# start of DATASET CONTENT
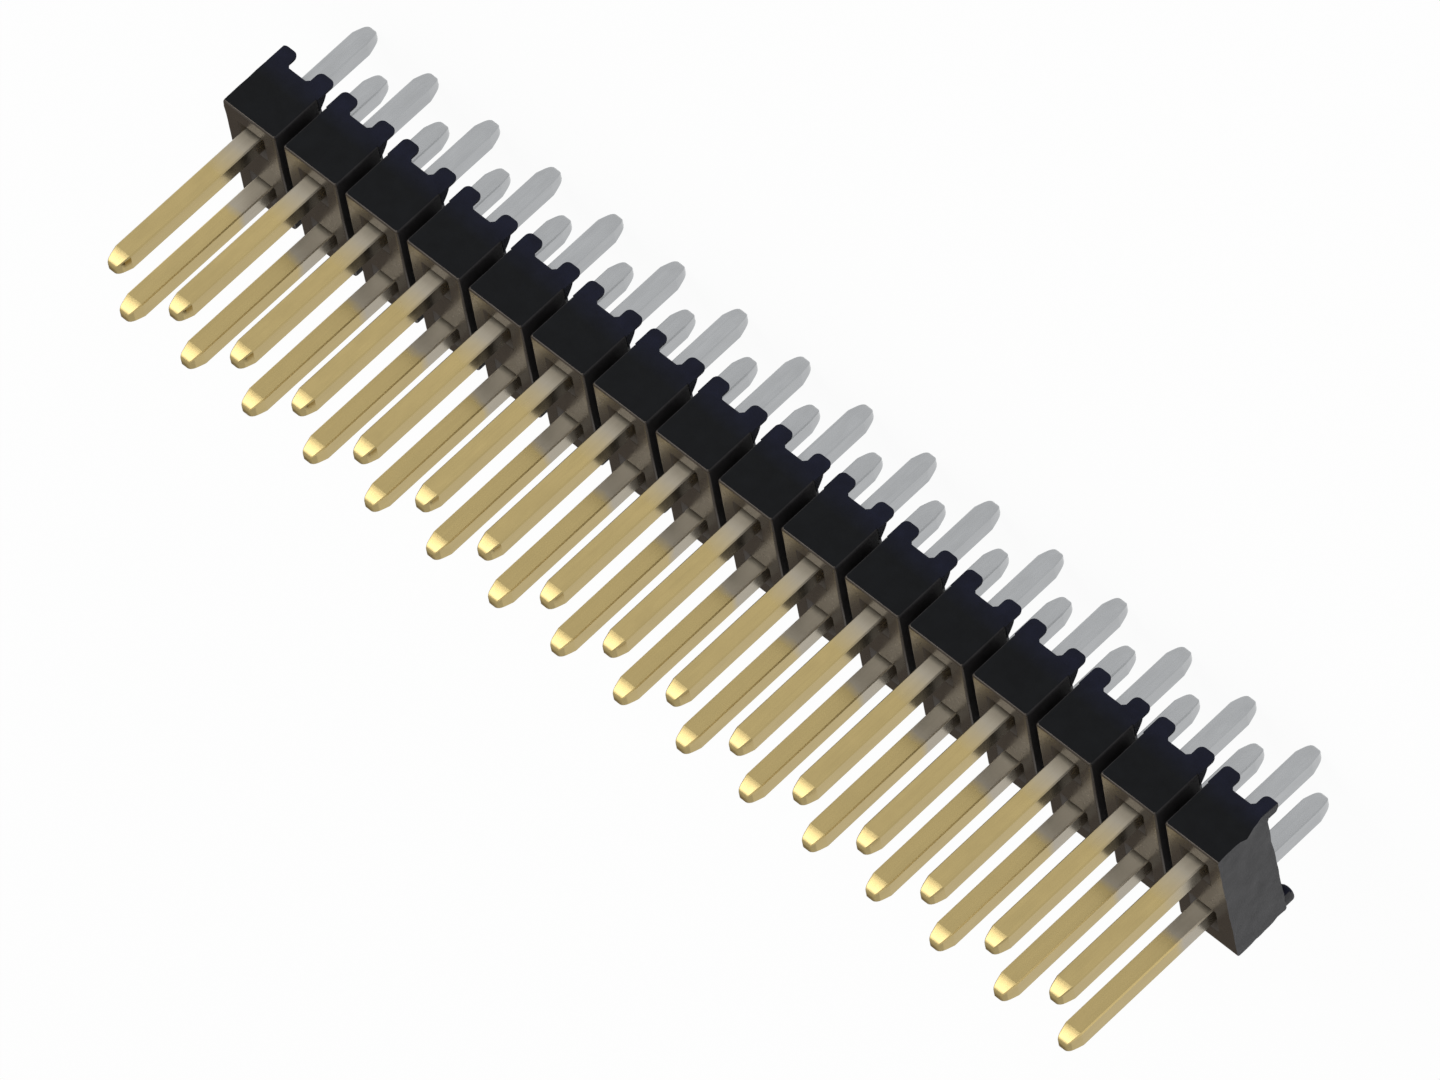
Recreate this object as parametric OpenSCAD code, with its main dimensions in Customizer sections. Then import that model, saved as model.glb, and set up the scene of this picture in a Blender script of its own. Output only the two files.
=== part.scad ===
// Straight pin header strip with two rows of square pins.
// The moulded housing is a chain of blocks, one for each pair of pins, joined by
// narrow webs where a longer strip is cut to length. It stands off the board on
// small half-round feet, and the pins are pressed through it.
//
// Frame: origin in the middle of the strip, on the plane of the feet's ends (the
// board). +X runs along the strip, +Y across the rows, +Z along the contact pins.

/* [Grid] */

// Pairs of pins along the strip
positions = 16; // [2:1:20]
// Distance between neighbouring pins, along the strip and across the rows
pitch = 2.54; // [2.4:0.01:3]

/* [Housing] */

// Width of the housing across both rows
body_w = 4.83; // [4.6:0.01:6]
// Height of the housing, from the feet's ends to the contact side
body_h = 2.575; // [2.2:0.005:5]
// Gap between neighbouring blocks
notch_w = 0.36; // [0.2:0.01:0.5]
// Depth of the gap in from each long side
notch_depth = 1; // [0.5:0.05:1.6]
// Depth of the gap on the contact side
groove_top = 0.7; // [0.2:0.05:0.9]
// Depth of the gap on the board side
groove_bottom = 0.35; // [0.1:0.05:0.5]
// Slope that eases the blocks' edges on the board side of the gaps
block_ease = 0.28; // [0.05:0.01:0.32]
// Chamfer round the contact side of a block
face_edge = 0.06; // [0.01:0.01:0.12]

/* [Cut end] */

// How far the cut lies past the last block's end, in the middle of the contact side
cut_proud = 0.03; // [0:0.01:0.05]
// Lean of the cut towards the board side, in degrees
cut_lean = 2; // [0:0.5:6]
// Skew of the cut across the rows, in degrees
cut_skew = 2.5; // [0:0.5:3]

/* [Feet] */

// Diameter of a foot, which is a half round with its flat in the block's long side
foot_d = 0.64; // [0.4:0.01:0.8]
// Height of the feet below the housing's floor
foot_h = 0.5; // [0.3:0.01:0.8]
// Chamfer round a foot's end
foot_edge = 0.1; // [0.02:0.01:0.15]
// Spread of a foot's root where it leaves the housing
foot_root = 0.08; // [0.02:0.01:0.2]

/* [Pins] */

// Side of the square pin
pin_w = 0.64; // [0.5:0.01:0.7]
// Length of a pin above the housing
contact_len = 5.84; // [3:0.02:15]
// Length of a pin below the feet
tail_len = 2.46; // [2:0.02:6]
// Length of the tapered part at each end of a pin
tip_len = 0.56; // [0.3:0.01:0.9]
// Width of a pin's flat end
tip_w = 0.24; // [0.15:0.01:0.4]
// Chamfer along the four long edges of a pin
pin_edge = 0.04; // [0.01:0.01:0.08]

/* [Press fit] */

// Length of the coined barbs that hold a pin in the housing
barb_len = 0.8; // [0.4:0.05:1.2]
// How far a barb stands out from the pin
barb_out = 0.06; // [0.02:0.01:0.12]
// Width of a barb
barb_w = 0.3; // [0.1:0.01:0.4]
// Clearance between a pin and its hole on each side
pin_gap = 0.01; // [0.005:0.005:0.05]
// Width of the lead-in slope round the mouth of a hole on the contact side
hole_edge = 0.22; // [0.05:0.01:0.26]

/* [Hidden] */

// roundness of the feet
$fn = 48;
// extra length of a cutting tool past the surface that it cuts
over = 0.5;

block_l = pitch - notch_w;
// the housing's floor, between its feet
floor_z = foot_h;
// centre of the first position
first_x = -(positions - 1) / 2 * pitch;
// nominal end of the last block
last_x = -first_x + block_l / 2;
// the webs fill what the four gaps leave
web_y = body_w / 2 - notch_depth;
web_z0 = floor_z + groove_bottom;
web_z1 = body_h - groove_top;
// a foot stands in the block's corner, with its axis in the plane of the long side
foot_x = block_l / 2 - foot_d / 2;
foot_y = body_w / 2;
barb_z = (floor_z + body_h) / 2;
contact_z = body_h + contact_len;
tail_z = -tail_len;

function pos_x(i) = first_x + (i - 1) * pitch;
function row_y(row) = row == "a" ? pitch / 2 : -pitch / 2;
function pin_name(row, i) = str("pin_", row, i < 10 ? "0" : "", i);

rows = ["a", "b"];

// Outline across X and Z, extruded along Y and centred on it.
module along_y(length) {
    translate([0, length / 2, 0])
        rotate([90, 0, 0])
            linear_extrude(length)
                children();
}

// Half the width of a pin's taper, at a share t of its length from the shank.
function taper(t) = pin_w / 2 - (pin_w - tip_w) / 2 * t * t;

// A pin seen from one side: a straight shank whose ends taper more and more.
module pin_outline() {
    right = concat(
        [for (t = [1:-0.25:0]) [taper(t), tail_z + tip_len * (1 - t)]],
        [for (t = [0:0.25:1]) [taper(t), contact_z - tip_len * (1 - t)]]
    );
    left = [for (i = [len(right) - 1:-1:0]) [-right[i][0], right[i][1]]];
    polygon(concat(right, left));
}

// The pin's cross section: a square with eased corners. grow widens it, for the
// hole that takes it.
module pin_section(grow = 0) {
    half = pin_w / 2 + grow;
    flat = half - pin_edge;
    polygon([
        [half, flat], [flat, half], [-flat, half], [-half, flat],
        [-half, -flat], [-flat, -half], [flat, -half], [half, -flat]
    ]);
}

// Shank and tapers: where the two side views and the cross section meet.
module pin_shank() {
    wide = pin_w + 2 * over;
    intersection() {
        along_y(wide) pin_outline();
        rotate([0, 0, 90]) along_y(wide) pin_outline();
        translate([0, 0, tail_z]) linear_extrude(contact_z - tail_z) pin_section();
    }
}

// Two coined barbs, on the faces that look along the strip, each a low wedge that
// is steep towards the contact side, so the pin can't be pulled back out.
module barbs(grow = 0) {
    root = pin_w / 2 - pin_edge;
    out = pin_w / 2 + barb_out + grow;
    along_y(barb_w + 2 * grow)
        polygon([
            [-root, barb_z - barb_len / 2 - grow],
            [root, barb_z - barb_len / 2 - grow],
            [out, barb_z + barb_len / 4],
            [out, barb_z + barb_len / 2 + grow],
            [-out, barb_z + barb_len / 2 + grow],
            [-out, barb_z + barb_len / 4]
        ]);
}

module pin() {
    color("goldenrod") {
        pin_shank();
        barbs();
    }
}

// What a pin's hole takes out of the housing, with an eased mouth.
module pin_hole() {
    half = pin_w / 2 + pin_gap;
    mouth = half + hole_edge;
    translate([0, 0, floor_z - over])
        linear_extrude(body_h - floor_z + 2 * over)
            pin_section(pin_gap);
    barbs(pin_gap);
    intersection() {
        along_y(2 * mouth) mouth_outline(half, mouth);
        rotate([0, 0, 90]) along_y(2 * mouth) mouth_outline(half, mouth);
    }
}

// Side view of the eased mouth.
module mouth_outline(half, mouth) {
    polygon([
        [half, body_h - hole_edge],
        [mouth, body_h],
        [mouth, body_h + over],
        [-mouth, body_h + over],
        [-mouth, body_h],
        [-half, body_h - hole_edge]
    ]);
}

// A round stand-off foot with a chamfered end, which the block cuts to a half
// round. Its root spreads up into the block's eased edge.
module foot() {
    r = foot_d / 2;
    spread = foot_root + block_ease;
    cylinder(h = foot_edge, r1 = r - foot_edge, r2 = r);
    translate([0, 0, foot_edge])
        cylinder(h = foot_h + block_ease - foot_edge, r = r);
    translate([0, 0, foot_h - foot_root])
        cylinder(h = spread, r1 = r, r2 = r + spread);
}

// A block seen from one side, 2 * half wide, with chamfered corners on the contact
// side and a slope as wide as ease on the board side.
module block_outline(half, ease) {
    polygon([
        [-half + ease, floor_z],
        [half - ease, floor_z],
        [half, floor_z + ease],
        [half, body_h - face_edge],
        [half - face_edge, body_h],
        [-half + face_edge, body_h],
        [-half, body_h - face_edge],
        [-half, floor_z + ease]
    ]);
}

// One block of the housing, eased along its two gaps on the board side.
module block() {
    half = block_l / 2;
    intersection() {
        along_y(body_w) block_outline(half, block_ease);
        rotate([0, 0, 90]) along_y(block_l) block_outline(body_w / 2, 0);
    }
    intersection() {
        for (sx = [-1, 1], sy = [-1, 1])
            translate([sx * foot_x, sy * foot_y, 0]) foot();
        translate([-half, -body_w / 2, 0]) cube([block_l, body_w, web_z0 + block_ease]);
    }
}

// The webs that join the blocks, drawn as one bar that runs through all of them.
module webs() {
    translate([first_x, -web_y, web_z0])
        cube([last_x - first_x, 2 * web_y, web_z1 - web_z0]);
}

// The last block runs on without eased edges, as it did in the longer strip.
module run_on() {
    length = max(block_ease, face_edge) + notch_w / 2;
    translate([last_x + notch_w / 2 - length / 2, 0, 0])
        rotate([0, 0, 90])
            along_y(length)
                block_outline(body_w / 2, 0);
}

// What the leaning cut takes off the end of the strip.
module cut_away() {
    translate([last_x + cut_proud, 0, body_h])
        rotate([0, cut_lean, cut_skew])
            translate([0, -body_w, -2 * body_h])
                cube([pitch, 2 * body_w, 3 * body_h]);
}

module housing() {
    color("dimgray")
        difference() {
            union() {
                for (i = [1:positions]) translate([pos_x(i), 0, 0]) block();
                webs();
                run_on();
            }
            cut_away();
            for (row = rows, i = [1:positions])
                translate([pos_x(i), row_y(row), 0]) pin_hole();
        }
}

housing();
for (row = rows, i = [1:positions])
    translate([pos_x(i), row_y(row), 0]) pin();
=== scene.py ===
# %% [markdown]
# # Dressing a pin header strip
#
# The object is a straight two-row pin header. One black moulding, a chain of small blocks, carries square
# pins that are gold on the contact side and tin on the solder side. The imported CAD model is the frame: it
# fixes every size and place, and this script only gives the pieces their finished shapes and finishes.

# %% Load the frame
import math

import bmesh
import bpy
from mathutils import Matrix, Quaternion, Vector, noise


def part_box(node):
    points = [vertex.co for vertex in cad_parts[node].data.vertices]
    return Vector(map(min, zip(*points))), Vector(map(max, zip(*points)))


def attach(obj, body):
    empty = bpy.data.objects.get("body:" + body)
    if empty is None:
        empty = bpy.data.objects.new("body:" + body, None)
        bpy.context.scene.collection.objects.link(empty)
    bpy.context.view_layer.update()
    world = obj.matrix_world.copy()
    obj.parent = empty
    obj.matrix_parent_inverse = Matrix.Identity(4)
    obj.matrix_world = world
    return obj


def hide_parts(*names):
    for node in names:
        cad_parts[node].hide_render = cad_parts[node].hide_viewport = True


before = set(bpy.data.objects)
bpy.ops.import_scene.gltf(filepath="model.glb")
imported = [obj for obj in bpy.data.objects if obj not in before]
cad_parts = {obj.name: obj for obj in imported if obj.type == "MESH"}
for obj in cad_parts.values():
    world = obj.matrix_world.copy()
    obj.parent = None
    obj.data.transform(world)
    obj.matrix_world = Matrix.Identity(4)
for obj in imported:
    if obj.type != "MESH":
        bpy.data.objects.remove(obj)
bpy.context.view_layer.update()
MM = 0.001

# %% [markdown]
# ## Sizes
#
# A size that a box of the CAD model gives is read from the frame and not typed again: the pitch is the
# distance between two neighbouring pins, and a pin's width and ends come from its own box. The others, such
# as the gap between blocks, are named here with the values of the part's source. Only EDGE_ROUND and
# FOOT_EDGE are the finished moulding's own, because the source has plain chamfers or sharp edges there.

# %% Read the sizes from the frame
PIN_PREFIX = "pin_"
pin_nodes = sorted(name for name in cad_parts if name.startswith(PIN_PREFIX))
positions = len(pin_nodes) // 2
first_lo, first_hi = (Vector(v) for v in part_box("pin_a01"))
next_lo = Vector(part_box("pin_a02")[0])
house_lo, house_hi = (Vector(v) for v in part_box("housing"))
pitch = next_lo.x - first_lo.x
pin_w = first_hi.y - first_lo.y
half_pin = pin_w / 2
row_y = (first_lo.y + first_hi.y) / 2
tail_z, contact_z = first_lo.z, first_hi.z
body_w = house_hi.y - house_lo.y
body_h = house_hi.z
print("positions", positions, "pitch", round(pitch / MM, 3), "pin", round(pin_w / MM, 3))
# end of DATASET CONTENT
GIVEN EXERCISE: The lines to extract from the data above begin with the line containing "of the strip." and end with the line containing "before = set(bpy.data.objects)". Extract them exactly, including both.

ANSWER:
// What the leaning cut takes off the end of the strip.
module cut_away() {
    translate([last_x + cut_proud, 0, body_h])
        rotate([0, cut_lean, cut_skew])
            translate([0, -body_w, -2 * body_h])
                cube([pitch, 2 * body_w, 3 * body_h]);
}

module housing() {
    color("dimgray")
        difference() {
            union() {
                for (i = [1:positions]) translate([pos_x(i), 0, 0]) block();
                webs();
                run_on();
            }
            cut_away();
            for (row = rows, i = [1:positions])
                translate([pos_x(i), row_y(row), 0]) pin_hole();
        }
}

housing();
for (row = rows, i = [1:positions])
    translate([pos_x(i), row_y(row), 0]) pin();
=== scene.py ===
# %% [markdown]
# # Dressing a pin header strip
#
# The object is a straight two-row pin header. One black moulding, a chain of small blocks, carries square
# pins that are gold on the contact side and tin on the solder side. The imported CAD model is the frame: it
# fixes every size and place, and this script only gives the pieces their finished shapes and finishes.

# %% Load the frame
import math

import bmesh
import bpy
from mathutils import Matrix, Quaternion, Vector, noise


def part_box(node):
    points = [vertex.co for vertex in cad_parts[node].data.vertices]
    return Vector(map(min, zip(*points))), Vector(map(max, zip(*points)))


def attach(obj, body):
    empty = bpy.data.objects.get("body:" + body)
    if empty is None:
        empty = bpy.data.objects.new("body:" + body, None)
        bpy.context.scene.collection.objects.link(empty)
    bpy.context.view_layer.update()
    world = obj.matrix_world.copy()
    obj.parent = empty
    obj.matrix_parent_inverse = Matrix.Identity(4)
    obj.matrix_world = world
    return obj


def hide_parts(*names):
    for node in names:
        cad_parts[node].hide_render = cad_parts[node].hide_viewport = True


before = set(bpy.data.objects)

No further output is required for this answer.